Прежде всего я хочу указать на превосходные этюды с русской натуры, коренной, характерной, сильно действующей на мысль, понятие, ощущение. Это — этюды Сурикова для его картины „Покорение Сибири Ермаком“ и этюды Касаткина: „Углекопы. Смена“. В первых — перед нашими глазами воинственная, во вторых — невоинственная сторона нашего племени. В первых — предприимчивость, жажда новизны, настойчивости открытия и завоевания, упорность и неукротимость, нечто хищное и злое. Во вторых — бедность почина, стремления, одна покорность и послушание, убитость взнузданного вьючного скота, забота об одном — об отдыхе сейчас, обеде сегодня, бедных рублях в конце недели на семью. Какая колоссальная противоположность этих двух отрывков из русской жизни и русского многообразного люда: одни работают на чистом воздухе, при солнце, но на ветре, под дождем и вьюгами, другие — внутри земли, закрытые от непогоды, но уже только копошащиеся внутри земли и скал, при редких красных огоньках, и только сверкающие во мраке белками своих глаз и перламутром зубов.
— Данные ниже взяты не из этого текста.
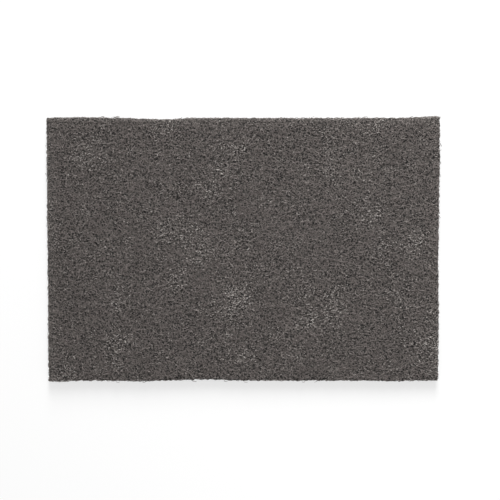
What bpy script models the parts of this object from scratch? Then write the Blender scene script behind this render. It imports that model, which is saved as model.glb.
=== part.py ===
"""Abrasive hand pad: one slab of springy non-woven web, cut to a rectangle.

Metres, +Z up. The pad lies flat on its underside. +X runs along its long side, +Y towards the long side
that has the hollow in its cut, and the origin is under its middle.
"""

import math

import bmesh
import bpy

# The slab
PAD_LENGTH = 0.229
PAD_WIDTH = 0.154
PAD_THICKNESS = 0.007

# The blade pinches the web, so both faces roll over towards the cut: the upper face widely, the lower less
UPPER_ROLL_REACH = 0.0030
UPPER_ROLL_DROP = 0.0012
LOWER_ROLL_REACH = 0.0014
LOWER_ROLL_RISE = 0.0008
ROLL_STEPS = 4

# The loft of the web varies, so its upper face has shallow hollows: a chequer of waves along X and Y, and one
# slanting wave over it
LOFT_SINK = 0.0005
LOFT_WAVE_X = 0.047
LOFT_WAVE_Y = 0.031
LOFT_WAVE_SLANT = 0.066
LOFT_PHASE_X = 0.7
LOFT_PHASE_SLANT = 2.1

# The mesh has about one point in each step of this length
FACE_STEP = 0.005

# Each cut wanders in swells: (middle, reach, height). Middle and reach are shares of half the side, with 0 at
# the side's middle and 1 at its +X or +Y end, and height is how far the cut stands out, in metres.
FAR_CUT = ((-0.82, 0.24, 0.0003), (-0.43, 0.20, -0.0009), (1.00, 0.22, 0.0009))
NEAR_CUT = ((-0.94, 0.14, 0.0006), (-0.55, 0.18, 0.0004), (-0.20, 0.24, -0.0006), (0.74, 0.11, 0.0004))
RIGHT_CUT = ((0.72, 0.26, 0.0003), (-0.06, 0.30, -0.0003), (-0.58, 0.24, 0.0002))
LEFT_CUT = ((-0.30, 0.36, -0.0001), (0.62, 0.30, 0.0001))

# Edges that turn more sharply than this are drawn as creases, in degrees
CREASE_ANGLE = 50

WEB_COLOUR = (0.086, 0.077, 0.073)
WEB_ROUGHNESS = 0.92


def swell(cut, place):
    """How far a wandering cut stands out at a place along its side."""
    out = 0.0
    for middle, reach, height in cut:
        off = abs(place - middle) / reach
        if off < 1.0:
            out += height * 0.5 * (1.0 + math.cos(math.pi * off))
    return out


def plan(u, v, inset):
    """The point of the slab's plan at u, v from -1 to 1, drawn in from the cuts by inset."""
    x = u * (PAD_LENGTH / 2 - inset)
    y = v * (PAD_WIDTH / 2 - inset)
    x += swell(RIGHT_CUT, v) * (1 + u) / 2 - swell(LEFT_CUT, v) * (1 - u) / 2
    y += swell(FAR_CUT, u) * (1 + v) / 2 - swell(NEAR_CUT, u) * (1 - v) / 2
    return x, y


def sink(x, y):
    """How far the upper face lies below the full thickness at x, y: never less than nothing."""
    turn = 2 * math.pi
    chequer = math.sin(turn * x / LOFT_WAVE_X + LOFT_PHASE_X) * math.cos(turn * y / LOFT_WAVE_Y)
    slant = math.sin(turn * (x + y) / LOFT_WAVE_SLANT + LOFT_PHASE_SLANT)
    return LOFT_SINK * (2 + chequer + slant) / 4


def quarter_roll(reach, rise):
    """Steps of a quarter ellipse from the flat face to the cut, as (inset, distance from the flat face)."""
    angles = [math.pi / 2 * step / ROLL_STEPS for step in range(ROLL_STEPS + 1)]
    return [(reach * (1 - math.sin(a)), rise * (1 - math.cos(a))) for a in angles]


def upper_face(bm):
    """The upper face as a grid, drawn in by the reach of its roll. Each vertex keeps its u and v."""
    columns = round(PAD_LENGTH / FACE_STEP)
    rows = round(PAD_WIDTH / FACE_STEP)
    bmesh.ops.create_grid(bm, x_segments=columns, y_segments=rows, size=1.0)
    keep_u = bm.verts.layers.float.new("u")
    keep_v = bm.verts.layers.float.new("v")
    for vert in bm.verts:
        vert[keep_u], vert[keep_v] = vert.co.x, vert.co.y
        x, y = plan(vert.co.x, vert.co.y, UPPER_ROLL_REACH)
        vert.co = (x, y, PAD_THICKNESS - sink(x, y))
    return keep_u, keep_v


def next_ring(bm, edges, keep_u, keep_v, inset, height):
    """Extrudes the open edges to a ring at that inset and height, and gives the new open edges."""
    made = bmesh.ops.extrude_edge_only(bm, edges=edges)["geom"]
    for vert in made:
        if isinstance(vert, bmesh.types.BMVert):
            vert.co = (*plan(vert[keep_u], vert[keep_v], inset), height)
    return [e for e in made if isinstance(e, bmesh.types.BMEdge) and e.is_boundary]


def slab_mesh():
    """The slab: the upper face, its roll, the cut wall, the lower roll and the flat underside."""
    bm = bmesh.new()
    keep_u, keep_v = upper_face(bm)
    upper = [(inset, PAD_THICKNESS - drop) for inset, drop in quarter_roll(UPPER_ROLL_REACH, UPPER_ROLL_DROP)]
    lower = list(reversed(quarter_roll(LOWER_ROLL_REACH, LOWER_ROLL_RISE)))
    edges = [edge for edge in bm.edges if edge.is_boundary]
    for inset, height in upper[1:] + lower:
        edges = next_ring(bm, edges, keep_u, keep_v, inset, height)
    bmesh.ops.contextual_create(bm, geom=edges)
    bmesh.ops.recalc_face_normals(bm, faces=bm.faces)
    centre_on_box(bm)
    mesh = bpy.data.meshes.new("slab")
    bm.to_mesh(mesh)
    bm.free()
    mesh.shade_smooth()
    mesh.set_sharp_from_angle(angle=math.radians(CREASE_ANGLE))
    return mesh


def centre_on_box(bm):
    """Slides the slab over so that the origin is under the middle of its box."""
    for axis in (0, 1):
        places = [vert.co[axis] for vert in bm.verts]
        middle = (min(places) + max(places)) / 2
        for vert in bm.verts:
            vert.co[axis] -= middle


def web_material():
    material = bpy.data.materials.new("bonded_web")
    material.use_nodes = True
    shader = material.node_tree.nodes["Principled BSDF"]
    shader.inputs["Base Color"].default_value = (*WEB_COLOUR, 1.0)
    shader.inputs["Roughness"].default_value = WEB_ROUGHNESS
    shader.inputs["Metallic"].default_value = 0.0
    return material


def main():
    for thing in list(bpy.data.objects):
        bpy.data.objects.remove(thing)
    pad = bpy.data.objects.new("abrasive_pad", slab_mesh())
    pad.data.materials.append(web_material())
    bpy.context.scene.collection.objects.link(pad)


main()
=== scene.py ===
"""Looks of the abrasive hand pad: a springy slab of crimped fibres, bonded with resin and grit, cut square.

The slab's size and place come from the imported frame. Here it gets its sunken web, the fibres that lie over
both faces and round the cuts, their materials, the floor, the light and the camera.
"""

import math

import bmesh
import bpy
import numpy as np
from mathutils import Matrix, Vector


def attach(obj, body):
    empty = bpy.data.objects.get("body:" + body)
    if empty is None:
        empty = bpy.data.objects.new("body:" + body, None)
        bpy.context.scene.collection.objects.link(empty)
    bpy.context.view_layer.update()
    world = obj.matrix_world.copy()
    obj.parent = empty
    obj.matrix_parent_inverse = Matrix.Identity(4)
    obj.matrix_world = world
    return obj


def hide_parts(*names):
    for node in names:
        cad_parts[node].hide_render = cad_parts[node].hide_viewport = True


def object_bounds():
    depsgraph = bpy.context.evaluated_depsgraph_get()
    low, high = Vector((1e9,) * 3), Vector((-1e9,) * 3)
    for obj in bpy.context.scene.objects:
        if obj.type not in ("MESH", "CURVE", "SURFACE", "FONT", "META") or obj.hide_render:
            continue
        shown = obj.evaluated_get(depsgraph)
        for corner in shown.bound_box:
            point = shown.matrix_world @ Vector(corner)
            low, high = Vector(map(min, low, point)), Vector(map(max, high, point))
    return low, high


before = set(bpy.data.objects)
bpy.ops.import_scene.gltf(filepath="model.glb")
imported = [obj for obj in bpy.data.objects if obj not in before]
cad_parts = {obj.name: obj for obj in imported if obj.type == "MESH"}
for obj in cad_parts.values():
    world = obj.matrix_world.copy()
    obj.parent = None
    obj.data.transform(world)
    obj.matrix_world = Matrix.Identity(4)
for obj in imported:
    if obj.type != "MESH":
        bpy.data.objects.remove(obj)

bl_info = {
    "name": "Abrasive Hand Pad",
    "version": (1, 0, 0),
    "blender": (4, 5, 0),
    "location": "3D View > Sidebar > Hand Pad",
    "description": "Builds the fibre web of an abrasive hand pad, its materials, floor, light and camera",
    "category": "Object",
}

NODE = "abrasive_pad"
BODY = "root"
CAD_LOW, CAD_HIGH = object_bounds()
MM = 0.001

# The sides of the slab that fibres are laid on, as the host mesh's "side" attribute numbers them. A face
# belongs to the upper side or to the underside where its normal is more upright than this.
UPPER, UNDER, CUT = 0, 1, 2
UPRIGHT = 0.7

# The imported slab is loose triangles: points nearer than this are one
MERGE_GAP = 0.001 * MM

# The sunken skin is drawn again with even faces, this long
SKIN_FACE = 1.2 * MM

# Where the upper face is napped and shows paler: x and y from the pad's middle and reach, in millimetres, and
# how much, from 0 to 1
NAPPED_SPOTS = (
    (-91, 56, 9, 0.7), (-2, 57, 6, 0.6), (-11, 46, 8, 0.7), (-20, 36, 7, 0.8), (-9, 1, 6, 0.6),
    (-46.6, 10.5, 8, 0.8), (-30, 6, 7, 0.8), (-27, -5, 7, 0.7), (-38.5, -21.7, 8, 0.6), (-4, -26, 8, 1.0),
    (-9, -37, 9, 0.9), (71, 50, 7, 0.4), (50.5, 47, 7, 0.6), (73, 21.6, 6, 0.8), (98.5, 4, 7, 1.0),
    (82, -1, 6, 0.7), (94, -27, 8, 0.5), (53, -32, 9, 0.8), (36, -42, 7, 0.9), (49, -44.5, 7, 0.6),
    (-72, -56, 8, 0.8), (0, -63, 6, 0.7), (110, -56, 10, 1.0), (-74, -30, 7, 0.6), (36, -25, 6, 0.6),
    (26, -64, 6, 0.6), (-104, -73, 7, 0.8), (-43, 74, 6, 0.7), (66, 74, 6, 0.7), (79, 74, 6, 0.7),
)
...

Тут, в этих этюдах, столько правды, столько глубоких заметок с натуры, столько энергии и правдивости кисти, что и без складывания их в целую особую, вновь созданную сцену они безмерно много говорят уму и чувству и стоят гораздо выше тех двух картин, для создания которых были сысканы и выбраны сильным, метким художественным чувством и потом сложены вместе.
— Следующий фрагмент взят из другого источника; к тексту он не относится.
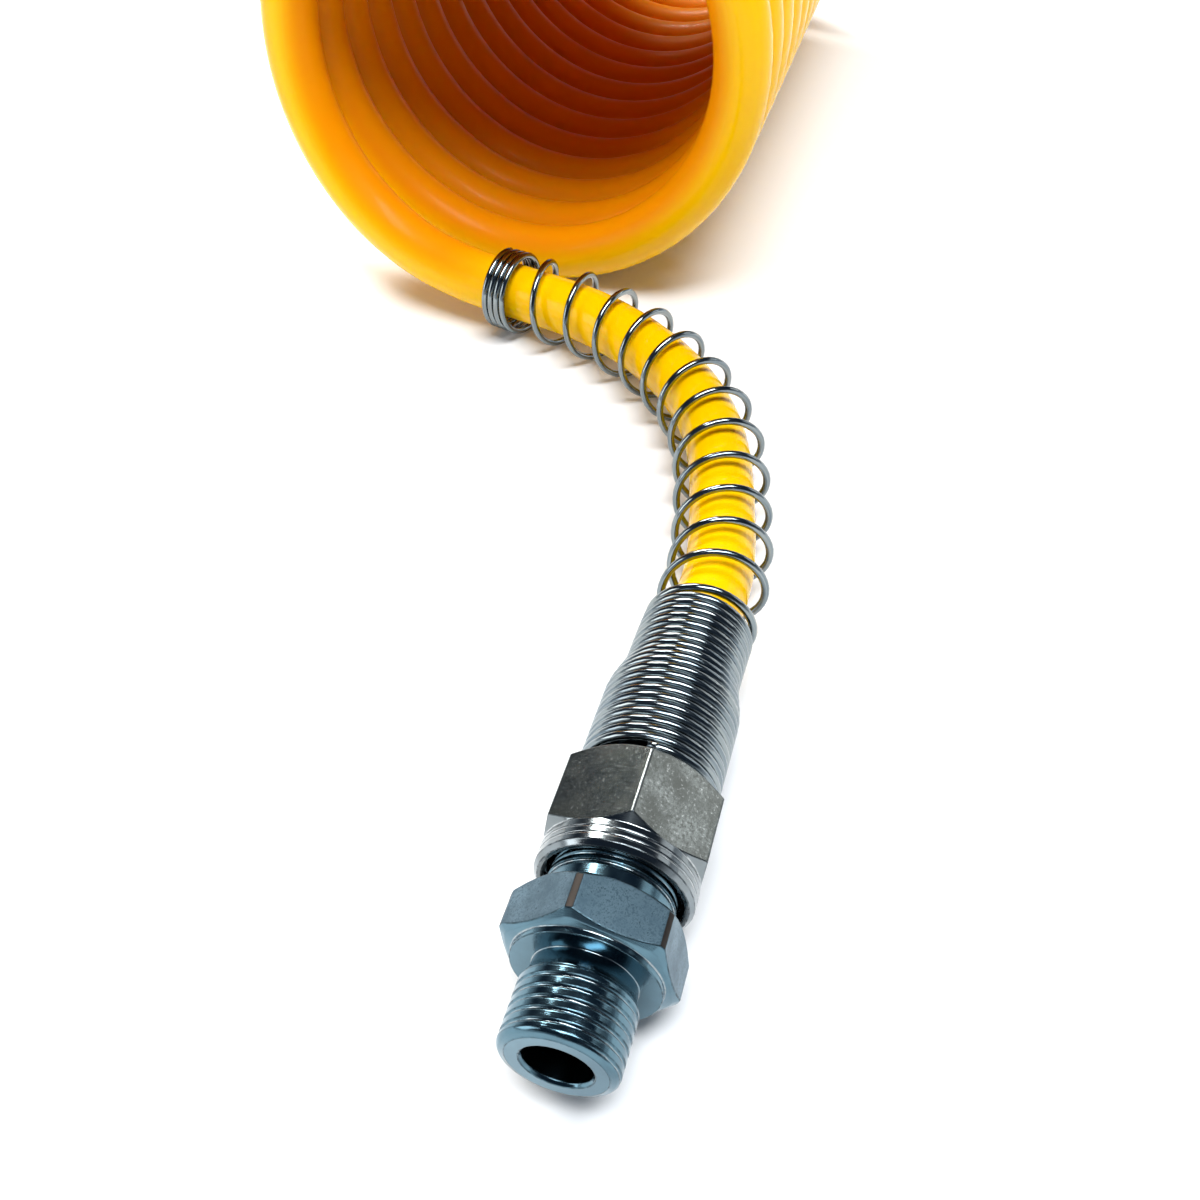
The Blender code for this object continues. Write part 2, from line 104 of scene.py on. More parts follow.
# -----------------------------------------------------------------------------------------------------------
# Surfaces
# -----------------------------------------------------------------------------------------------------------


def unit(vectors: Array) -> Array:
    """Vectors scaled to length one along the last axis.

    Args:
        vectors: Any array whose last axis holds components.

    Returns:
        The array of unit vectors.
    """
    return vectors / np.maximum(np.linalg.norm(vectors, axis=-1, keepdims=True), SHORTEST)


def smoothstep(value: Array | float, low: float, high: float) -> Array:
    """The curve 3t² − 2t³ of t, where t runs from 0 at low to 1 at high.

    Args:
        value: Where the curve is read.
        low: Value at which it leaves 0.
        high: Value at which it reaches 1.

    Returns:
        The curve's values.
    """
    t = np.clip((np.asarray(value, float) - low) / (high - low), 0.0, 1.0)
    return t * t * (3.0 - 2.0 * t)


def rounded(outline: Array, cut: float) -> Array:
    """Rounds every inner corner of an open outline.

    A corner P with A and B at the cut's distance on its two sides becomes the curve (1−t)²A + 2t(1−t)P + t²B,
    with one more point behind A and one behind B that keep the shading of the long stretches flat.

    Args:
        outline: Points by columns by (along, radius).
        cut: Distance from a corner at which the rounding starts, at most 0.4 of the shorter side.

    Returns:
        The same outline with more points.
    """
    corner = outline[1:-1]
    sides = [outline[:-2] - corner, outline[2:] - corner]
    shorter = np.minimum(*(np.linalg.norm(side, axis=-1) for side in sides))[..., None]
    reach = np.minimum(cut, 0.4 * shorter)
    start, end = (corner + unit(side) * reach for side in sides)
    keepers = [(corner + unit(side) * reach * KEEPER)[None] for side in sides]
    t = np.linspace(0.0, 1.0, ROUNDING_STEPS + 1)[:, None, None, None]
    curve = (1 - t) ** 2 * start + 2 * t * (1 - t) * corner + t**2 * end
    rows = np.concatenate([keepers[0], curve, keepers[1]]).swapaxes(0, 1)
    return np.concatenate([outline[:1], rows.reshape(-1, *outline.shape[1:]), outline[-1:]])


def outline_rows(points: list[tuple[float | Array, float | Array]], columns: int, cut: float) -> Array:
    """An open outline with the same number of columns everywhere and rounded corners.

    Args:
        points: (along, radius) pairs in millimetres, each a number or an array with one value a column.
        columns: Number of columns.
        cut: Where the rounding of a corner starts, in metres.

    Returns:
        Points by columns by (along, radius), in metres.
    """
    full = [[np.broadcast_to(np.asarray(value, float), columns) for value in pair] for pair in points]
    return rounded(np.array(full).transpose(0, 2, 1) * MM, cut)


def groove(start: float, end: float, radius: float, depth: float) -> list[tuple[float, float]]:
    """The four points of a groove whose sides slope over 0.1 mm, in millimetres.

    Args:
        start: Where it starts.
        end: Where it ends.
        radius: Radius beside it.
        depth: How deep it is.

    Returns:
        Four (along, radius) pairs.
    """
    slope = 0.1
    return [(start, radius), (start + slope, radius - depth), (end - slope, radius - depth), (end, radius)]


def ring_angles(count: int) -> Array:
    """Angles of evenly spaced points on a ring."""
    return TAU * np.arange(count) / count


def turned_points(radius: Array | float, angles: Array, along: Array) -> Array:
    """Points (r cos a, r sin a, along) of a piece in its own frame.

    Args:
        radius: One radius, or rows by columns.
        angles: Angle a of each column.
        along: Place along the axis, one a row and one column or rows by columns.

    Returns:
        Rows by columns by xyz.
    """
    return np.stack(np.broadcast_arrays(radius * np.cos(angles), radius * np.sin(angles), along), -1)


def curvature(grid: Array, loops: bool) -> Array:
    """How sharply a grid surface bends towards the side that rows × columns points to, in bends per metre.

    Along each of the grid's two directions the second difference quotient of position is taken, and its share
    along that normal counts.

    Args:
        grid: Rows by columns by xyz. Columns close into rings.
        loops: Whether the rows close into a loop too.

    Returns:
        Rows by columns.
    """
    total = np.zeros(grid.shape[:2])
    steps = []
    for axis in (0, 1):
        ahead, behind = np.roll(grid, -1, axis) - grid, grid - np.roll(grid, 1, axis)
        long_ahead = np.linalg.norm(ahead, axis=-1, keepdims=True) + LEAST_STEP
        long_behind = np.linalg.norm(behind, axis=-1, keepdims=True) + LEAST_STEP
        bend = (ahead / long_ahead - behind / long_behind) / ((long_ahead + long_behind) / 2)
        if axis == 0 and not loops:
            bend[[0, -1]] = 0.0
            ahead[-1], behind[0] = behind[-1], ahead[0]
        steps.append((ahead + behind, bend))
    normal = unit(np.cross(steps[0][0], steps[1][0]))
    for _, bend in steps:
        total += (bend * normal).sum(-1)
    return total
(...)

У Савицкого — опять рабочий люд, но уже в городе. Прекрасная, талантливая, правдивая сцена. В Москве, на площади у старинных средневековых стен, остановились пустые ломовые телеги, — лошади пьют на водопое. И среди этого леса дуг и колес происходит тихая душевная сцена. Пришла в город баба из деревни, в толстых лаптях, как корзины, с посошком в руке, вся увешанная узлами, и вот тут-то, у водопоя, она увидела односельчанина и рассказывает ему „вести из дому“. И пришлось этому бравому, красивому, веселому мужику, волосы в кружок, опустить голову и сложить пальцы в пальцы, и свесить ноги беспомощно с телеги. Хорошая, верная эта картина, — капельку пестрая в красках, это правда, но красивая и изящная, на прибавку к талантливой выразительности.
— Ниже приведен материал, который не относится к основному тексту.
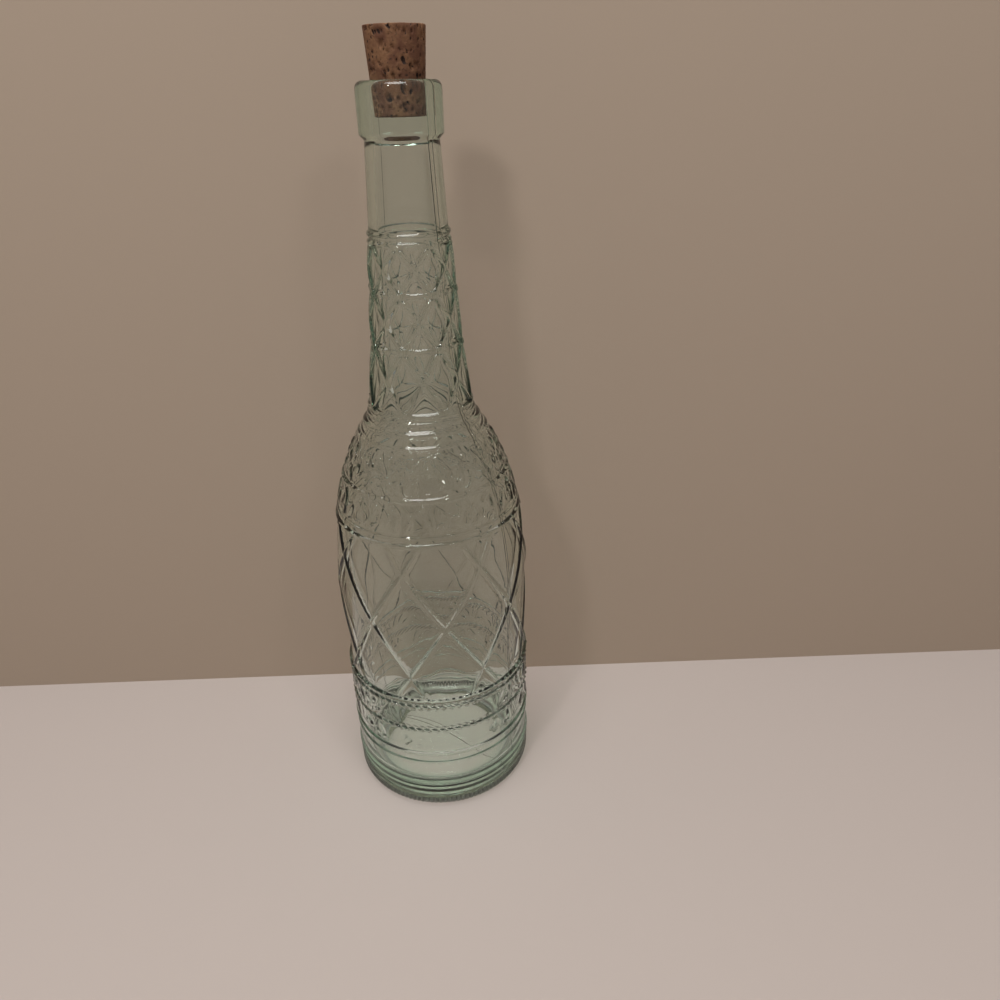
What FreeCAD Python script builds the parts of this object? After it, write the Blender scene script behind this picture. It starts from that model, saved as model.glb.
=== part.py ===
import FreeCAD, Part
import math
import os

# Mould-blown glass decanter: a slender bottle with a heavy collar, a long flared neck, an egg-shaped
# shoulder and a straight lower band, closed by a tapered cork. A lattice of crossing ribs stands in
# relief on the belly and on the neck. Millimetres, +Z up, the origin at the middle of the standing
# ring, on the surface it stands on.

# ---- overall sizes ------------------------------------------------------------------------------
bottle_height = 290.0          # standing ring to the top of the lip
body_radius = 40.0             # fullest radius, at the belly
band_inset = 0.4               # how far the straight lower band lies inside the fullest radius
waist_inset = 0.9              # and the slight waist above it

# ---- heights along the body, each one measured from the level before it --------------------------
band_height = 61.8             # straight lower band
waist_rise = 7.2               # from the band's top up to the waist
belly_rise = 36.0              # from the waist up to the fullest level
shoulder_rise = 69.2           # from there up to the junction with the neck
shoulder_reach = 1.2           # the shoulder's arc would close at this many times that rise

# ---- neck and collar ----------------------------------------------------------------------------
collar_height = 17.6           # from the lip down to the underside of the collar
collar_radius = 14.3
collar_overhang = 1.55         # how far the collar stands out from the neck under it
collar_step = 1.7              # height of the slope under the collar
lip_round = 2.4                # outer edge of the lip
neck_lean = 0.045              # slope of the neck where it meets the collar
neck_stations = (              # share of the neck's height, share of its flare
    (0.065, 0.744),
    (0.303, 0.418),
    (0.700, 0.150),
)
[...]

Во всех этих картинах нет еще женщин. Но они есть тут на выставке. Вот они, в других картинах. Это тоже все люди работающие, занятые.

Архипова — „Поденщицы“ на чугунолитейном заводе, сидящие на открытой площадке у завода, это усталые, на передышке, как „Смена“ у Касаткина, только не внутри рудника, а на солнце; они сидят, кто прямо на земле, кто на обрубках дерева, и из-под своих платков на голове толкуют друг с дружкой о полученных или неполученных копейках, о микроскопических событиях своего дня и угла: картина высокоправдивая, важная и живописная, только немножко пестрая, из красных и черных пятен (последние словно из дегтя), как почти всегда в последних картинах у этого талантливого художника.